Every entry must be given again exactly.

-------

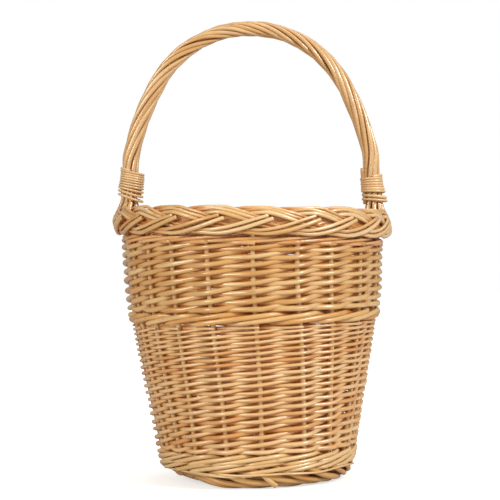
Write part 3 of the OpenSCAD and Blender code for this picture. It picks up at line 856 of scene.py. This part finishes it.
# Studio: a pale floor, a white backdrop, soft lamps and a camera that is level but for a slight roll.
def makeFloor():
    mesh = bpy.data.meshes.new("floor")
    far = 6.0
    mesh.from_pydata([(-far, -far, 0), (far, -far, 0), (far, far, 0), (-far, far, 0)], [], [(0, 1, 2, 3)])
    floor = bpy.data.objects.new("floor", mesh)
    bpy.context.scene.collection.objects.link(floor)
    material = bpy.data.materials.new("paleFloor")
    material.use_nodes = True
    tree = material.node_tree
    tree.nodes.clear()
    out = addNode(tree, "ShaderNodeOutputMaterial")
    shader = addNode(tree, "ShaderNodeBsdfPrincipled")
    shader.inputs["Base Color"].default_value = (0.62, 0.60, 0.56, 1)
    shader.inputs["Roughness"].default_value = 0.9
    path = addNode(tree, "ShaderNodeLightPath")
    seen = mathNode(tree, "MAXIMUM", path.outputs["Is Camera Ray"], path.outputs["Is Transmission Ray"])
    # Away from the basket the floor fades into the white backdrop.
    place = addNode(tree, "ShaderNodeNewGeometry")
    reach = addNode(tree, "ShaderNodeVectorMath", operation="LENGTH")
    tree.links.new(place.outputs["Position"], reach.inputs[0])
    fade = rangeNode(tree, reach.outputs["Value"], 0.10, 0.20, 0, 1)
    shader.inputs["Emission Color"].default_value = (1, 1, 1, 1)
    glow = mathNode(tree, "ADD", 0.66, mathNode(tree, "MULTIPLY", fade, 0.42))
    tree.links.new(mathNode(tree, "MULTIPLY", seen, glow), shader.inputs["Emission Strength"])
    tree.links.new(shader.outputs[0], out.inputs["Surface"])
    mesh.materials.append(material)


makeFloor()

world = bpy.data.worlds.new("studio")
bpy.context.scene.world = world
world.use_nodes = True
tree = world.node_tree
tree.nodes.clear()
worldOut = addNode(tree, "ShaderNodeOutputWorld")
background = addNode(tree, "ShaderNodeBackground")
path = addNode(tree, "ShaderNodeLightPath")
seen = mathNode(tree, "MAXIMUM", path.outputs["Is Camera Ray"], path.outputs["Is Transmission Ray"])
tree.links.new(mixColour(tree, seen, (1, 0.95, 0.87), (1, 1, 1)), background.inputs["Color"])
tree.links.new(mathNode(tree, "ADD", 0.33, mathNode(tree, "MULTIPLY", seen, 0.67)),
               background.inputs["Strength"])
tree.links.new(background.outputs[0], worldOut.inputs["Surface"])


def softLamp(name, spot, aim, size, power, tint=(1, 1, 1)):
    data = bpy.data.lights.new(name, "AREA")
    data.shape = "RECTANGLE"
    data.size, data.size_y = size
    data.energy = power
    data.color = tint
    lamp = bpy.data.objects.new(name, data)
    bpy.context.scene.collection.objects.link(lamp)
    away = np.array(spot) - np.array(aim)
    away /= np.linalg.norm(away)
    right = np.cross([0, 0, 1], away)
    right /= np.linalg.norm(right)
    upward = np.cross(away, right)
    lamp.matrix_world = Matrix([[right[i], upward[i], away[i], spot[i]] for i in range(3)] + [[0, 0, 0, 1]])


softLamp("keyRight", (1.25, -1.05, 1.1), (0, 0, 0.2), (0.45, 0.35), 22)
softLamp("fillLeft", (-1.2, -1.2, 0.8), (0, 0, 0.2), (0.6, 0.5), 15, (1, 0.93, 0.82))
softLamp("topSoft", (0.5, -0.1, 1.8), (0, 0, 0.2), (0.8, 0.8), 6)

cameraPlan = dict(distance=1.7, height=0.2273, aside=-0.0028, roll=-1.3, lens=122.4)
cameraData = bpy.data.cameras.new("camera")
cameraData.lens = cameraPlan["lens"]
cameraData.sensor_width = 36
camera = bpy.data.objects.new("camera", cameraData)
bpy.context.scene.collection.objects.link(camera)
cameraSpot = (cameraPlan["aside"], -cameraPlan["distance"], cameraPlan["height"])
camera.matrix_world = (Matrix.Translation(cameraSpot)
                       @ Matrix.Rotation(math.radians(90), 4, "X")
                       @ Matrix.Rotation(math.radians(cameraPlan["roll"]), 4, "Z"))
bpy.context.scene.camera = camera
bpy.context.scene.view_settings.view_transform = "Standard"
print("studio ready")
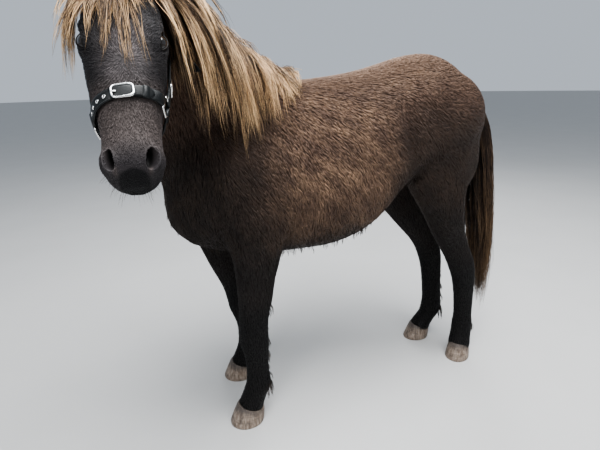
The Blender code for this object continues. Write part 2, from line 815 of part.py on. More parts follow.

-------

> **Worked solution**
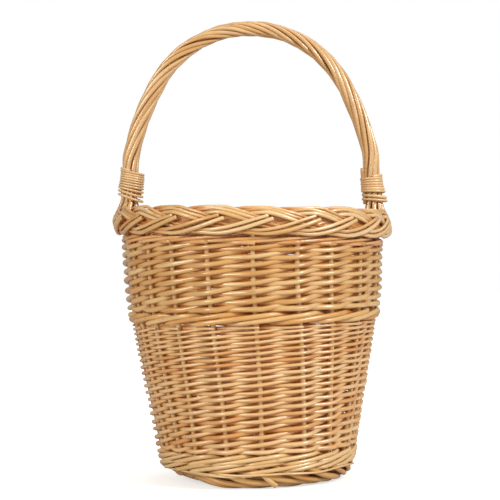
Write part 3 of the OpenSCAD and Blender code for this picture. It picks up at line 856 of scene.py. This part finishes it.
# Studio: a pale floor, a white backdrop, soft lamps and a camera that is level but for a slight roll.
def makeFloor():
    mesh = bpy.data.meshes.new("floor")
    far = 6.0
    mesh.from_pydata([(-far, -far, 0), (far, -far, 0), (far, far, 0), (-far, far, 0)], [], [(0, 1, 2, 3)])
    floor = bpy.data.objects.new("floor", mesh)
    bpy.context.scene.collection.objects.link(floor)
    material = bpy.data.materials.new("paleFloor")
    material.use_nodes = True
    tree = material.node_tree
    tree.nodes.clear()
    out = addNode(tree, "ShaderNodeOutputMaterial")
    shader = addNode(tree, "ShaderNodeBsdfPrincipled")
    shader.inputs["Base Color"].default_value = (0.62, 0.60, 0.56, 1)
    shader.inputs["Roughness"].default_value = 0.9
    path = addNode(tree, "ShaderNodeLightPath")
    seen = mathNode(tree, "MAXIMUM", path.outputs["Is Camera Ray"], path.outputs["Is Transmission Ray"])
    # Away from the basket the floor fades into the white backdrop.
    place = addNode(tree, "ShaderNodeNewGeometry")
    reach = addNode(tree, "ShaderNodeVectorMath", operation="LENGTH")
    tree.links.new(place.outputs["Position"], reach.inputs[0])
    fade = rangeNode(tree, reach.outputs["Value"], 0.10, 0.20, 0, 1)
    shader.inputs["Emission Color"].default_value = (1, 1, 1, 1)
    glow = mathNode(tree, "ADD", 0.66, mathNode(tree, "MULTIPLY", fade, 0.42))
    tree.links.new(mathNode(tree, "MULTIPLY", seen, glow), shader.inputs["Emission Strength"])
    tree.links.new(shader.outputs[0], out.inputs["Surface"])
    mesh.materials.append(material)


makeFloor()

world = bpy.data.worlds.new("studio")
bpy.context.scene.world = world
world.use_nodes = True
tree = world.node_tree
tree.nodes.clear()
worldOut = addNode(tree, "ShaderNodeOutputWorld")
background = addNode(tree, "ShaderNodeBackground")
path = addNode(tree, "ShaderNodeLightPath")
seen = mathNode(tree, "MAXIMUM", path.outputs["Is Camera Ray"], path.outputs["Is Transmission Ray"])
tree.links.new(mixColour(tree, seen, (1, 0.95, 0.87), (1, 1, 1)), background.inputs["Color"])
tree.links.new(mathNode(tree, "ADD", 0.33, mathNode(tree, "MULTIPLY", seen, 0.67)),
               background.inputs["Strength"])
tree.links.new(background.outputs[0], worldOut.inputs["Surface"])


def softLamp(name, spot, aim, size, power, tint=(1, 1, 1)):
    data = bpy.data.lights.new(name, "AREA")
    data.shape = "RECTANGLE"
    data.size, data.size_y = size
    data.energy = power
    data.color = tint
    lamp = bpy.data.objects.new(name, data)
    bpy.context.scene.collection.objects.link(lamp)
    away = np.array(spot) - np.array(aim)
    away /= np.linalg.norm(away)
    right = np.cross([0, 0, 1], away)
    right /= np.linalg.norm(right)
    upward = np.cross(away, right)
    lamp.matrix_world = Matrix([[right[i], upward[i], away[i], spot[i]] for i in range(3)] + [[0, 0, 0, 1]])


softLamp("keyRight", (1.25, -1.05, 1.1), (0, 0, 0.2), (0.45, 0.35), 22)
softLamp("fillLeft", (-1.2, -1.2, 0.8), (0, 0, 0.2), (0.6, 0.5), 15, (1, 0.93, 0.82))
softLamp("topSoft", (0.5, -0.1, 1.8), (0, 0, 0.2), (0.8, 0.8), 6)

cameraPlan = dict(distance=1.7, height=0.2273, aside=-0.0028, roll=-1.3, lens=122.4)
cameraData = bpy.data.cameras.new("camera")
cameraData.lens = cameraPlan["lens"]
cameraData.sensor_width = 36
camera = bpy.data.objects.new("camera", cameraData)
bpy.context.scene.collection.objects.link(camera)
cameraSpot = (cameraPlan["aside"], -cameraPlan["distance"], cameraPlan["height"])
camera.matrix_world = (Matrix.Translation(cameraSpot)
                       @ Matrix.Rotation(math.radians(90), 4, "X")
                       @ Matrix.Rotation(math.radians(cameraPlan["roll"]), 4, "Z"))
bpy.context.scene.camera = camera
bpy.context.scene.view_settings.view_transform = "Standard"
print("studio ready")
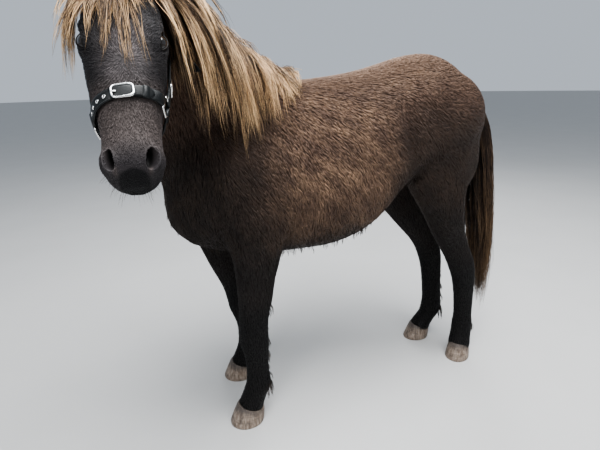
The Blender code for this object continues. Write part 2, from line 815 of part.py on. More parts follow.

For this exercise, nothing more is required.